Start of Data extract

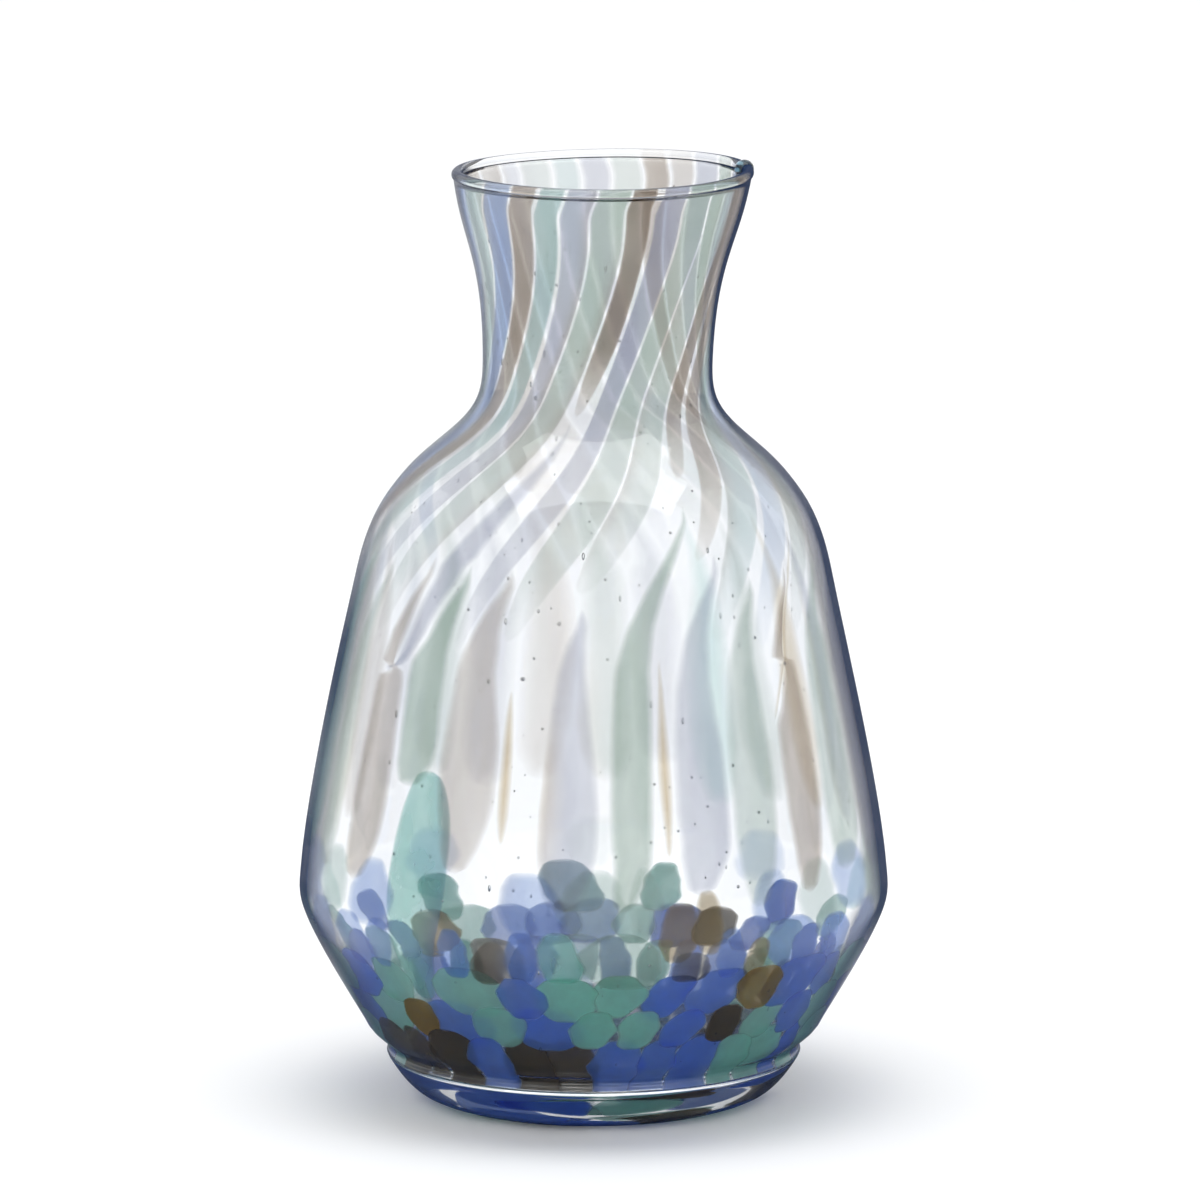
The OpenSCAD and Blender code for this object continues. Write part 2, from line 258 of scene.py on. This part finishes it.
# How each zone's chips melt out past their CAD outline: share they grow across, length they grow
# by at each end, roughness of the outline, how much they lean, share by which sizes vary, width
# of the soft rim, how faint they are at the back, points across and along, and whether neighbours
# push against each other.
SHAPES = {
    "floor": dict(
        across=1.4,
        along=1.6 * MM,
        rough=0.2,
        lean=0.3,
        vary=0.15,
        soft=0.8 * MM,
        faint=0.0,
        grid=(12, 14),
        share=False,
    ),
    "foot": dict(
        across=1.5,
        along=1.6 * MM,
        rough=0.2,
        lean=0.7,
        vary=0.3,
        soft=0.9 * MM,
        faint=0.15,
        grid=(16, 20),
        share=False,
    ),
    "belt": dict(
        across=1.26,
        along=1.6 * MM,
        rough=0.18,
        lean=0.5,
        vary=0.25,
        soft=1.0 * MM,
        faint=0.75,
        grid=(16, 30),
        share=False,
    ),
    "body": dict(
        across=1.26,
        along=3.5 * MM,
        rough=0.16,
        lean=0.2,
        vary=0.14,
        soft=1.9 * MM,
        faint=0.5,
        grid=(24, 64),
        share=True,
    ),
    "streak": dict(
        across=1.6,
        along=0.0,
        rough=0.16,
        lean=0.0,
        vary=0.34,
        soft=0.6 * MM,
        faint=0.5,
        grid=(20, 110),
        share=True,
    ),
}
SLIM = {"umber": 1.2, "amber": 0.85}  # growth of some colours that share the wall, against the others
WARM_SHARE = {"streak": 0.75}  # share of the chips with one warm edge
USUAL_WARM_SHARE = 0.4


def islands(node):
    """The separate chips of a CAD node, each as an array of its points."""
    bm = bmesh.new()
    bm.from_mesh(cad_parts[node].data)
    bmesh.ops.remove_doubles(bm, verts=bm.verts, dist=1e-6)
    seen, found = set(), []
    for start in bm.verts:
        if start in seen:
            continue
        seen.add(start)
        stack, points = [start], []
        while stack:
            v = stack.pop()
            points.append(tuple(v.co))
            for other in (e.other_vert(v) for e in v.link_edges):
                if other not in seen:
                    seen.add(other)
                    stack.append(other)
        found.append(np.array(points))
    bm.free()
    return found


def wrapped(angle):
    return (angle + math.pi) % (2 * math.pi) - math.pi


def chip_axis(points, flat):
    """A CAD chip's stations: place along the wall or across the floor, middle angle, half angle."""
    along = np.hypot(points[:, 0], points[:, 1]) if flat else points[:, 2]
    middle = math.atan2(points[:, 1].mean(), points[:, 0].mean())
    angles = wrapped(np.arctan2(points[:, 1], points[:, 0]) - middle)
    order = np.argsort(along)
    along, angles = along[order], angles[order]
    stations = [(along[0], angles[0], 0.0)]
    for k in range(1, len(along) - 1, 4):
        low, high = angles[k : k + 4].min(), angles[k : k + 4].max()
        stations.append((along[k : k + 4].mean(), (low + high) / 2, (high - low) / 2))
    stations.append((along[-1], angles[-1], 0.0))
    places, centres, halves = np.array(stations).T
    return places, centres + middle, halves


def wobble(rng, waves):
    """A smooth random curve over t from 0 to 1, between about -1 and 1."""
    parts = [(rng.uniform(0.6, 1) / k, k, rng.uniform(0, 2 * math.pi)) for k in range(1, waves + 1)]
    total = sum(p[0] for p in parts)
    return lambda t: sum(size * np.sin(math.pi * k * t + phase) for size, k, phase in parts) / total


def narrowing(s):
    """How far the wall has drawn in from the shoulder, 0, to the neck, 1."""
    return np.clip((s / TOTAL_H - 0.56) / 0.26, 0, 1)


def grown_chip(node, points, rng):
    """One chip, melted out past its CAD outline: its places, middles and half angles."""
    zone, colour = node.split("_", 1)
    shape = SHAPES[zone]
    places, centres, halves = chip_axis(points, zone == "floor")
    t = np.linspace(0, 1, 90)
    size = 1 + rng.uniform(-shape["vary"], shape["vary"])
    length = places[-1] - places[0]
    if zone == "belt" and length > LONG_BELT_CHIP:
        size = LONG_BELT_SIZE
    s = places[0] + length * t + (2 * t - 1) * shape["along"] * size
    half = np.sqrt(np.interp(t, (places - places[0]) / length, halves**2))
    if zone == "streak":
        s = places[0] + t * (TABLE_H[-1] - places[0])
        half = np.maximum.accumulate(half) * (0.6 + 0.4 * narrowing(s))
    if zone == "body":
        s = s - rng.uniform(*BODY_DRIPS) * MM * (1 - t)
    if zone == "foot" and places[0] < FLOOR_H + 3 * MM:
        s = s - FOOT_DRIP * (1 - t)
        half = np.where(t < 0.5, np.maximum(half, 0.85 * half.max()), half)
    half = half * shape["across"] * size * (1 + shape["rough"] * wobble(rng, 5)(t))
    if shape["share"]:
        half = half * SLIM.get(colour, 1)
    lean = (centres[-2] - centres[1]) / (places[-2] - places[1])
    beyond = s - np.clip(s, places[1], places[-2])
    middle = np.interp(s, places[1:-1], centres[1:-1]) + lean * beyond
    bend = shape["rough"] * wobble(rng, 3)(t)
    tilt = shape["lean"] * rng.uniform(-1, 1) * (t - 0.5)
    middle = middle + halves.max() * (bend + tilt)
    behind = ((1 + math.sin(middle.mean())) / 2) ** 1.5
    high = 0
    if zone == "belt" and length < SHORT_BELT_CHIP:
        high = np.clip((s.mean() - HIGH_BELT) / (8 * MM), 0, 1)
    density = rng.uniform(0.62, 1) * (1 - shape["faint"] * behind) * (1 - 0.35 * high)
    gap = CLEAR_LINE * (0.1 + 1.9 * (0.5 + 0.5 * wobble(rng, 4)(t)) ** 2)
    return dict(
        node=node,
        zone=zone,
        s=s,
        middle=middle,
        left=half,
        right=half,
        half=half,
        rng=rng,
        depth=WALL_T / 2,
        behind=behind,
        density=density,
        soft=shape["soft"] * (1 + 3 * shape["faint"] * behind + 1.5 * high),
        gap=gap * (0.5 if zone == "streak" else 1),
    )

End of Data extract

Problem to solve:
Repeat the material above in full, quoting it exactly.

Reply:
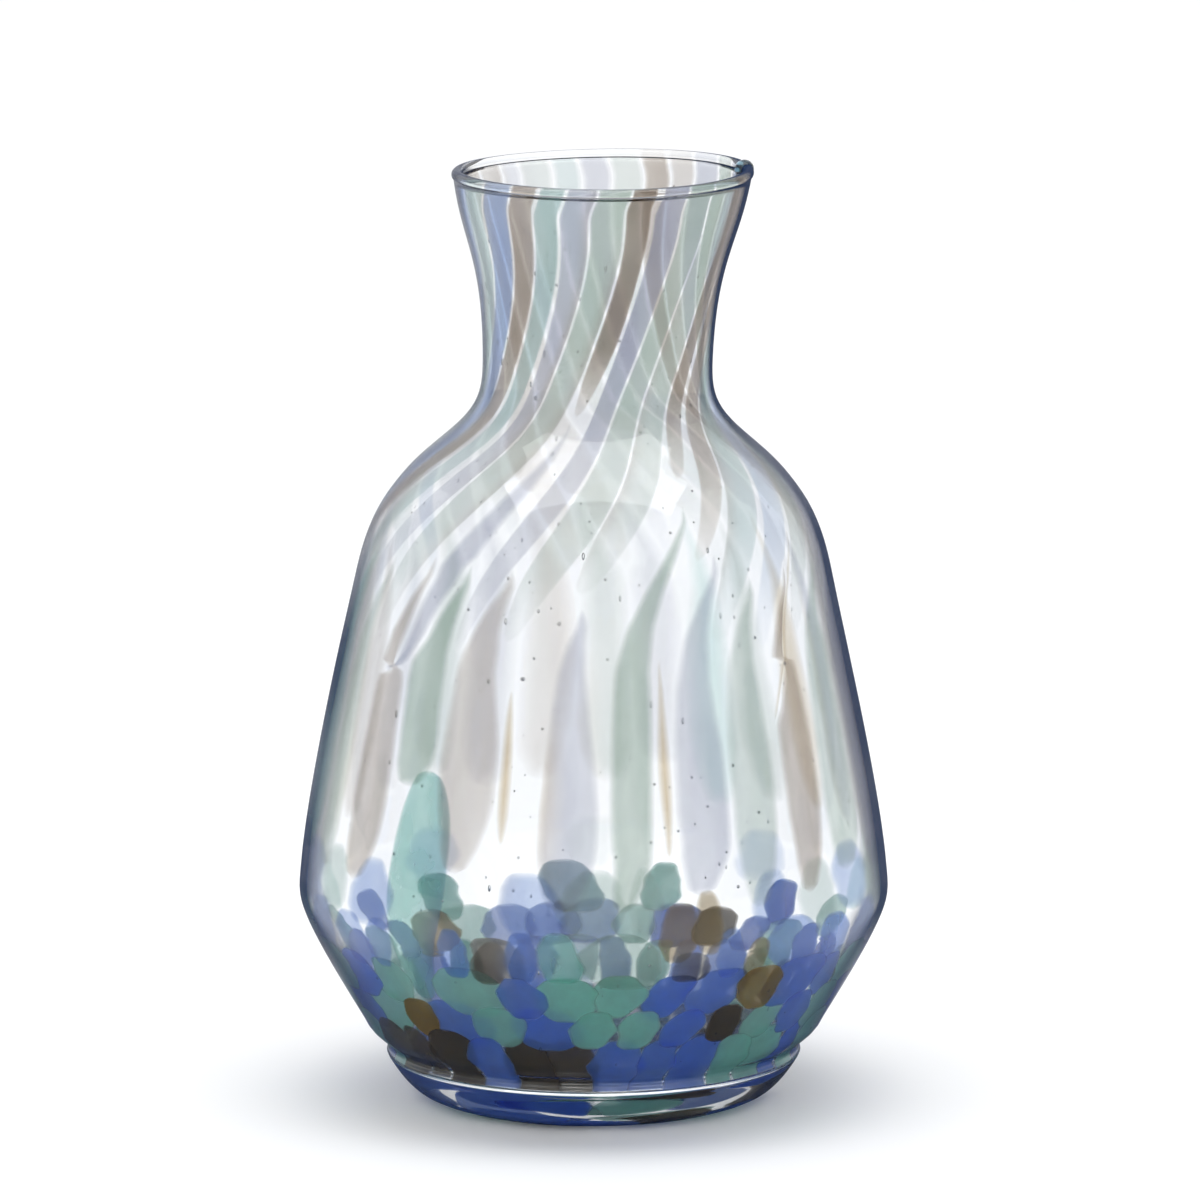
The OpenSCAD and Blender code for this object continues. Write part 2, from line 258 of scene.py on. This part finishes it.
# How each zone's chips melt out past their CAD outline: share they grow across, length they grow
# by at each end, roughness of the outline, how much they lean, share by which sizes vary, width
# of the soft rim, how faint they are at the back, points across and along, and whether neighbours
# push against each other.
SHAPES = {
    "floor": dict(
        across=1.4,
        along=1.6 * MM,
        rough=0.2,
        lean=0.3,
        vary=0.15,
        soft=0.8 * MM,
        faint=0.0,
        grid=(12, 14),
        share=False,
    ),
    "foot": dict(
        across=1.5,
        along=1.6 * MM,
        rough=0.2,
        lean=0.7,
        vary=0.3,
        soft=0.9 * MM,
        faint=0.15,
        grid=(16, 20),
        share=False,
    ),
    "belt": dict(
        across=1.26,
        along=1.6 * MM,
        rough=0.18,
        lean=0.5,
        vary=0.25,
        soft=1.0 * MM,
        faint=0.75,
        grid=(16, 30),
        share=False,
    ),
    "body": dict(
        across=1.26,
        along=3.5 * MM,
        rough=0.16,
        lean=0.2,
        vary=0.14,
        soft=1.9 * MM,
        faint=0.5,
        grid=(24, 64),
        share=True,
    ),
    "streak": dict(
        across=1.6,
        along=0.0,
        rough=0.16,
        lean=0.0,
        vary=0.34,
        soft=0.6 * MM,
        faint=0.5,
        grid=(20, 110),
        share=True,
    ),
}
SLIM = {"umber": 1.2, "amber": 0.85}  # growth of some colours that share the wall, against the others
WARM_SHARE = {"streak": 0.75}  # share of the chips with one warm edge
USUAL_WARM_SHARE = 0.4


def islands(node):
    """The separate chips of a CAD node, each as an array of its points."""
    bm = bmesh.new()
    bm.from_mesh(cad_parts[node].data)
    bmesh.ops.remove_doubles(bm, verts=bm.verts, dist=1e-6)
    seen, found = set(), []
    for start in bm.verts:
        if start in seen:
            continue
        seen.add(start)
        stack, points = [start], []
        while stack:
            v = stack.pop()
            points.append(tuple(v.co))
            for other in (e.other_vert(v) for e in v.link_edges):
                if other not in seen:
                    seen.add(other)
                    stack.append(other)
        found.append(np.array(points))
    bm.free()
    return found


def wrapped(angle):
    return (angle + math.pi) % (2 * math.pi) - math.pi


def chip_axis(points, flat):
    """A CAD chip's stations: place along the wall or across the floor, middle angle, half angle."""
    along = np.hypot(points[:, 0], points[:, 1]) if flat else points[:, 2]
    middle = math.atan2(points[:, 1].mean(), points[:, 0].mean())
    angles = wrapped(np.arctan2(points[:, 1], points[:, 0]) - middle)
    order = np.argsort(along)
    along, angles = along[order], angles[order]
    stations = [(along[0], angles[0], 0.0)]
    for k in range(1, len(along) - 1, 4):
        low, high = angles[k : k + 4].min(), angles[k : k + 4].max()
        stations.append((along[k : k + 4].mean(), (low + high) / 2, (high - low) / 2))
    stations.append((along[-1], angles[-1], 0.0))
    places, centres, halves = np.array(stations).T
    return places, centres + middle, halves


def wobble(rng, waves):
    """A smooth random curve over t from 0 to 1, between about -1 and 1."""
    parts = [(rng.uniform(0.6, 1) / k, k, rng.uniform(0, 2 * math.pi)) for k in range(1, waves + 1)]
    total = sum(p[0] for p in parts)
    return lambda t: sum(size * np.sin(math.pi * k * t + phase) for size, k, phase in parts) / total


def narrowing(s):
    """How far the wall has drawn in from the shoulder, 0, to the neck, 1."""
    return np.clip((s / TOTAL_H - 0.56) / 0.26, 0, 1)


def grown_chip(node, points, rng):
    """One chip, melted out past its CAD outline: its places, middles and half angles."""
    zone, colour = node.split("_", 1)
    shape = SHAPES[zone]
    places, centres, halves = chip_axis(points, zone == "floor")
    t = np.linspace(0, 1, 90)
    size = 1 + rng.uniform(-shape["vary"], shape["vary"])
    length = places[-1] - places[0]
    if zone == "belt" and length > LONG_BELT_CHIP:
        size = LONG_BELT_SIZE
    s = places[0] + length * t + (2 * t - 1) * shape["along"] * size
    half = np.sqrt(np.interp(t, (places - places[0]) / length, halves**2))
    if zone == "streak":
        s = places[0] + t * (TABLE_H[-1] - places[0])
        half = np.maximum.accumulate(half) * (0.6 + 0.4 * narrowing(s))
    if zone == "body":
        s = s - rng.uniform(*BODY_DRIPS) * MM * (1 - t)
    if zone == "foot" and places[0] < FLOOR_H + 3 * MM:
        s = s - FOOT_DRIP * (1 - t)
        half = np.where(t < 0.5, np.maximum(half, 0.85 * half.max()), half)
    half = half * shape["across"] * size * (1 + shape["rough"] * wobble(rng, 5)(t))
    if shape["share"]:
        half = half * SLIM.get(colour, 1)
    lean = (centres[-2] - centres[1]) / (places[-2] - places[1])
    beyond = s - np.clip(s, places[1], places[-2])
    middle = np.interp(s, places[1:-1], centres[1:-1]) + lean * beyond
    bend = shape["rough"] * wobble(rng, 3)(t)
    tilt = shape["lean"] * rng.uniform(-1, 1) * (t - 0.5)
    middle = middle + halves.max() * (bend + tilt)
    behind = ((1 + math.sin(middle.mean())) / 2) ** 1.5
    high = 0
    if zone == "belt" and length < SHORT_BELT_CHIP:
        high = np.clip((s.mean() - HIGH_BELT) / (8 * MM), 0, 1)
    density = rng.uniform(0.62, 1) * (1 - shape["faint"] * behind) * (1 - 0.35 * high)
    gap = CLEAR_LINE * (0.1 + 1.9 * (0.5 + 0.5 * wobble(rng, 4)(t)) ** 2)
    return dict(
        node=node,
        zone=zone,
        s=s,
        middle=middle,
        left=half,
        right=half,
        half=half,
        rng=rng,
        depth=WALL_T / 2,
        behind=behind,
        density=density,
        soft=shape["soft"] * (1 + 3 * shape["faint"] * behind + 1.5 * high),
        gap=gap * (0.5 if zone == "streak" else 1),
    )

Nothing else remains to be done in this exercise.